Set problem: Starting at the line containing "shank = [(-HOOK_SHANK, 0.0, 0.0), (0.0, 0.0, 0.0)]", please quote every line up to and including the line containing "a twin-rod stand.", exactly, and nothing beyond.
───── Source data ─────
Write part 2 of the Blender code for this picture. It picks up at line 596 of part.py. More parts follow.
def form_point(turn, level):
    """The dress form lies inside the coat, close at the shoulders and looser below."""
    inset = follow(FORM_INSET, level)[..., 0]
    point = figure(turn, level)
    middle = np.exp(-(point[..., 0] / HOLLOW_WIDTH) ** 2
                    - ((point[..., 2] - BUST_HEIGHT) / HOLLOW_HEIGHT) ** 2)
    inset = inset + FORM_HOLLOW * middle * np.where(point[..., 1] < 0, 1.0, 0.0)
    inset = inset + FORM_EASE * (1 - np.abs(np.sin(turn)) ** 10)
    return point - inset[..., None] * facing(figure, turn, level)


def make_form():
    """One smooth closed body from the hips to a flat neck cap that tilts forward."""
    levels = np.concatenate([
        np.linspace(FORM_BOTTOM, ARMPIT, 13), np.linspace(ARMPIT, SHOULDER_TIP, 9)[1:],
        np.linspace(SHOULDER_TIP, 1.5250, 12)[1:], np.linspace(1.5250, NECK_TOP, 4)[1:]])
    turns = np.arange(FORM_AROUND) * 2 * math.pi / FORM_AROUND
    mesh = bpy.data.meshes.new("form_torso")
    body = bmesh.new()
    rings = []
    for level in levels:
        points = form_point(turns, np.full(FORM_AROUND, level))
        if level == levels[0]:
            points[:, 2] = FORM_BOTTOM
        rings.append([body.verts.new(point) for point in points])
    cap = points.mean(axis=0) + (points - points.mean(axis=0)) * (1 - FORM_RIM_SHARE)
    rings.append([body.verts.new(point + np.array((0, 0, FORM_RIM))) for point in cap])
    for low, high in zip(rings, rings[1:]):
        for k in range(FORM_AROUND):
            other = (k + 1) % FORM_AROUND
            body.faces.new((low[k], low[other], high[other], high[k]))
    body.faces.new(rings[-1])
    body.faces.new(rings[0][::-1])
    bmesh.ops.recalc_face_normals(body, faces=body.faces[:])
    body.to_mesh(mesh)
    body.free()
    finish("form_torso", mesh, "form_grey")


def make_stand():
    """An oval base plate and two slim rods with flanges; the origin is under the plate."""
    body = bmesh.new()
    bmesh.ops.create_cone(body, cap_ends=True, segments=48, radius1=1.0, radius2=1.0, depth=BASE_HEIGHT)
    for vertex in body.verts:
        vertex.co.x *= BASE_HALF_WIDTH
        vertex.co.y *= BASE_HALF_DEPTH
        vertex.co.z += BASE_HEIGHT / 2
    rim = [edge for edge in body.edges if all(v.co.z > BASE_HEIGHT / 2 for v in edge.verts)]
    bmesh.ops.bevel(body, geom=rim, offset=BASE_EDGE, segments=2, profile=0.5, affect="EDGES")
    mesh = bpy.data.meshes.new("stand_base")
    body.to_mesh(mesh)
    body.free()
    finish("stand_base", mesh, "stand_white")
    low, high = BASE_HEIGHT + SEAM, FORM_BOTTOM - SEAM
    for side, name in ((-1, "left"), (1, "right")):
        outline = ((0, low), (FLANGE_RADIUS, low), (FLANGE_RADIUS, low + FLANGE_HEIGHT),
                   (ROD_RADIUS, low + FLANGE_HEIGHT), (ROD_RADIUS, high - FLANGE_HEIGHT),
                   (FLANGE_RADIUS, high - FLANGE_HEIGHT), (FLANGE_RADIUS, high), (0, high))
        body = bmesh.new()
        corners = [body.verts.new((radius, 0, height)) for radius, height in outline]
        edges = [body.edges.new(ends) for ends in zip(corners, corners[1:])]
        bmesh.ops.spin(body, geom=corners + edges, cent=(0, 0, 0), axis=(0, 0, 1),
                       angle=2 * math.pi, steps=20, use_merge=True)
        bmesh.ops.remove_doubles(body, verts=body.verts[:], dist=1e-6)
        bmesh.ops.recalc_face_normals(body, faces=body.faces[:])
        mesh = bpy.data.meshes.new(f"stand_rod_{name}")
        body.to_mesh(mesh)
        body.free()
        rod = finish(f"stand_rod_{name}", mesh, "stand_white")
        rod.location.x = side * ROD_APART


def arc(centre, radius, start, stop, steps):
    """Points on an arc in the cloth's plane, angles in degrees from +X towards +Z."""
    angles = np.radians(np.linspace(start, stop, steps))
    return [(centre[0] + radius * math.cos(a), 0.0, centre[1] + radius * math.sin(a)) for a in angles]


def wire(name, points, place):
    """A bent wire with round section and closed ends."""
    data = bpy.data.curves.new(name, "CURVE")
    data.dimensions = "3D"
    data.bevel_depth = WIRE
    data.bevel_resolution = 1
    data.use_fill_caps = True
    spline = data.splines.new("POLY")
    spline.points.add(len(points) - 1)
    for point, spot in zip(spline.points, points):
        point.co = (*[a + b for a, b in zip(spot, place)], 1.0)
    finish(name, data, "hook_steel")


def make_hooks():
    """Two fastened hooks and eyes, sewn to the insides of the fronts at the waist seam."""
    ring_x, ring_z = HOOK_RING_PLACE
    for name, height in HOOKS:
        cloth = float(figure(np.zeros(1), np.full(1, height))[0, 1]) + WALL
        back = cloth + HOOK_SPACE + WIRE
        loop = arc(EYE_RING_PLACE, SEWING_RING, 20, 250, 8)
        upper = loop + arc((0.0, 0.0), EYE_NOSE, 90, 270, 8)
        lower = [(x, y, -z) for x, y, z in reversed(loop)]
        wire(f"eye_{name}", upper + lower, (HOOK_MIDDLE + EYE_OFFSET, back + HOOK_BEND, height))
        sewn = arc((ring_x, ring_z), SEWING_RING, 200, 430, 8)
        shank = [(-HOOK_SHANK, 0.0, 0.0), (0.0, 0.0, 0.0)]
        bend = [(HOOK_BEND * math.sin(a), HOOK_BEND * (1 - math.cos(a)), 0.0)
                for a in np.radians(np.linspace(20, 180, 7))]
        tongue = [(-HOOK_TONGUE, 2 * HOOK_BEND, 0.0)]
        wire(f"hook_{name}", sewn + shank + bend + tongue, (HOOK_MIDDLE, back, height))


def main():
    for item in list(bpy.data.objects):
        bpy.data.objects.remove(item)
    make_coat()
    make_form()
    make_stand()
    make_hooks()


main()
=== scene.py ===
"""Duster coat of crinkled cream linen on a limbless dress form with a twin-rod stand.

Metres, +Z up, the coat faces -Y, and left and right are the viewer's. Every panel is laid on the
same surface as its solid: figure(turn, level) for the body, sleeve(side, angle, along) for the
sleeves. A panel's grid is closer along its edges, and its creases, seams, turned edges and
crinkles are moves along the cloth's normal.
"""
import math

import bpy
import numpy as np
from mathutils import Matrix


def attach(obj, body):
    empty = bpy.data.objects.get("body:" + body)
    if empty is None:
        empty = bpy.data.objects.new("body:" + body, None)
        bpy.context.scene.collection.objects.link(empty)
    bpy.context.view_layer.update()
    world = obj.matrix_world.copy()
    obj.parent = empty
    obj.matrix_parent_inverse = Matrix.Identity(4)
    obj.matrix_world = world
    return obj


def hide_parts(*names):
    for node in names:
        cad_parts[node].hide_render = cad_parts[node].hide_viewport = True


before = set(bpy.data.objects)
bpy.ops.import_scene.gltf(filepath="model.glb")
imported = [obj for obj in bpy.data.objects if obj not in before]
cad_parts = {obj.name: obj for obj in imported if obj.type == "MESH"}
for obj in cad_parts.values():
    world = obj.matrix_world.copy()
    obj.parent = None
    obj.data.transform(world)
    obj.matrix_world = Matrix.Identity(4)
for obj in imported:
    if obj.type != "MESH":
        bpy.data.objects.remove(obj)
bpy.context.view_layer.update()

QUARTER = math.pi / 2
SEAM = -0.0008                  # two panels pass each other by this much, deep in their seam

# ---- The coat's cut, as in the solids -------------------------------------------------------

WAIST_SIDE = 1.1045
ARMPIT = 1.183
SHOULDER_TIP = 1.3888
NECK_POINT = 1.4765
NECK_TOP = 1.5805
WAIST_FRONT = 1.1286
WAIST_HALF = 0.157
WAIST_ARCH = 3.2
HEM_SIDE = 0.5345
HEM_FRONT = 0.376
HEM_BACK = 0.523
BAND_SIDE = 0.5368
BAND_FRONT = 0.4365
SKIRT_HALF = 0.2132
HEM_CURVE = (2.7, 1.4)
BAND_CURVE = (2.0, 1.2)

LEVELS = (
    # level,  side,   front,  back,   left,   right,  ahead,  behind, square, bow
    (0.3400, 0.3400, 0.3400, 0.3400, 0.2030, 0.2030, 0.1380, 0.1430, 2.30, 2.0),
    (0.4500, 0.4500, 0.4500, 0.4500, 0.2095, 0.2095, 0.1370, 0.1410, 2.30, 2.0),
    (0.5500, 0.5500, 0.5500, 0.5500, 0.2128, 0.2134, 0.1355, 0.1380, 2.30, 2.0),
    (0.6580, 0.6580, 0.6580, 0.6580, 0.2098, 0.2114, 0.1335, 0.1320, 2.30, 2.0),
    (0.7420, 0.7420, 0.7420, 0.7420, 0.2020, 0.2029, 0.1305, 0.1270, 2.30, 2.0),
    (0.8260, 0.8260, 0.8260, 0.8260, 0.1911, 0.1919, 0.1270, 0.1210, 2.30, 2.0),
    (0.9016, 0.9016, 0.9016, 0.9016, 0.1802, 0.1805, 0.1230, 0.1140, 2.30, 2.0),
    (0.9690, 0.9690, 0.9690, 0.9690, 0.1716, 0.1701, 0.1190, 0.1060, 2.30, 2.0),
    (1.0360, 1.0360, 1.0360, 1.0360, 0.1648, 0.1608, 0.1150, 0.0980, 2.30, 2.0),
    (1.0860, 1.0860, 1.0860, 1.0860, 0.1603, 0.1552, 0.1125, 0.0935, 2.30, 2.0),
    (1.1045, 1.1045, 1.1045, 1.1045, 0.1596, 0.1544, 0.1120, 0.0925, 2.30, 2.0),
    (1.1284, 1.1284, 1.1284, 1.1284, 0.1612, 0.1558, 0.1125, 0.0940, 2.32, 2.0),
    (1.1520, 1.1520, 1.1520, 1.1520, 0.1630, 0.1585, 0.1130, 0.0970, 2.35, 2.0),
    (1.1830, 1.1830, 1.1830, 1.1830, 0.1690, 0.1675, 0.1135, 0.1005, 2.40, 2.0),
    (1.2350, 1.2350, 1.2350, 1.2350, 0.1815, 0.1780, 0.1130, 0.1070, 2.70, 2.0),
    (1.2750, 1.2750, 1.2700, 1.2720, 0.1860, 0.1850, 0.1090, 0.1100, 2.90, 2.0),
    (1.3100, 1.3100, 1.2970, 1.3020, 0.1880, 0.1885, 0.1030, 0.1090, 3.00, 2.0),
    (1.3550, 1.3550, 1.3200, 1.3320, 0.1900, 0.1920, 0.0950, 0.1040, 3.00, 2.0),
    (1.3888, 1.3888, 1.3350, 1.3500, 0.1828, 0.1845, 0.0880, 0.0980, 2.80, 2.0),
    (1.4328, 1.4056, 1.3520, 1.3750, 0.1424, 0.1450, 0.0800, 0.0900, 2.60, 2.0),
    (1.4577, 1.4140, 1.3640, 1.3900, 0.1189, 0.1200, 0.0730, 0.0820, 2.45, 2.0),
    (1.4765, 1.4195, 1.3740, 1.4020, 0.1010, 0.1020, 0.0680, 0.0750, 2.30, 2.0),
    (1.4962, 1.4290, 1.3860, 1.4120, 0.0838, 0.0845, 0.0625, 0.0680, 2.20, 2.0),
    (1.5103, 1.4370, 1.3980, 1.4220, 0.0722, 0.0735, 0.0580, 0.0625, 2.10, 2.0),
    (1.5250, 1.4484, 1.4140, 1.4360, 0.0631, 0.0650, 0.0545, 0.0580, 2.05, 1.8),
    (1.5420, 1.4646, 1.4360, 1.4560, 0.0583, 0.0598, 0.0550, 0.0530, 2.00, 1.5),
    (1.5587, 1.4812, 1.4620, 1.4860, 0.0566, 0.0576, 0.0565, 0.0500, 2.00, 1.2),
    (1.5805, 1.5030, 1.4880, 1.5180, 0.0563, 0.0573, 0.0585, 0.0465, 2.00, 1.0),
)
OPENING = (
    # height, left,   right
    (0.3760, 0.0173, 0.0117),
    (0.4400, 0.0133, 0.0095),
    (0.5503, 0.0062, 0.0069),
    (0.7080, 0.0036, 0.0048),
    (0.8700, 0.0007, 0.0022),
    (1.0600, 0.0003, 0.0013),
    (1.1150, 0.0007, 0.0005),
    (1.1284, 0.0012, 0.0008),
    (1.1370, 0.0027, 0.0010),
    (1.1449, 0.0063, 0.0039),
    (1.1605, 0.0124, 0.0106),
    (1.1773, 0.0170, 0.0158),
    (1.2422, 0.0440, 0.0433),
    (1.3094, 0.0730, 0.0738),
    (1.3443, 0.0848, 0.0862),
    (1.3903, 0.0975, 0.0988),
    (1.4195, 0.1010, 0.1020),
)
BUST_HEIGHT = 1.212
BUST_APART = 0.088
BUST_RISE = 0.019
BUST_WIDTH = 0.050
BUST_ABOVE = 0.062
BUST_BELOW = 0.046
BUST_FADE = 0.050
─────
Solution to this problem:
        shank = [(-HOOK_SHANK, 0.0, 0.0), (0.0, 0.0, 0.0)]
        bend = [(HOOK_BEND * math.sin(a), HOOK_BEND * (1 - math.cos(a)), 0.0)
                for a in np.radians(np.linspace(20, 180, 7))]
        tongue = [(-HOOK_TONGUE, 2 * HOOK_BEND, 0.0)]
        wire(f"hook_{name}", sewn + shank + bend + tongue, (HOOK_MIDDLE, back, height))


def main():
    for item in list(bpy.data.objects):
        bpy.data.objects.remove(item)
    make_coat()
    make_form()
    make_stand()
    make_hooks()


main()
=== scene.py ===
"""Duster coat of crinkled cream linen on a limbless dress form with a twin-rod stand.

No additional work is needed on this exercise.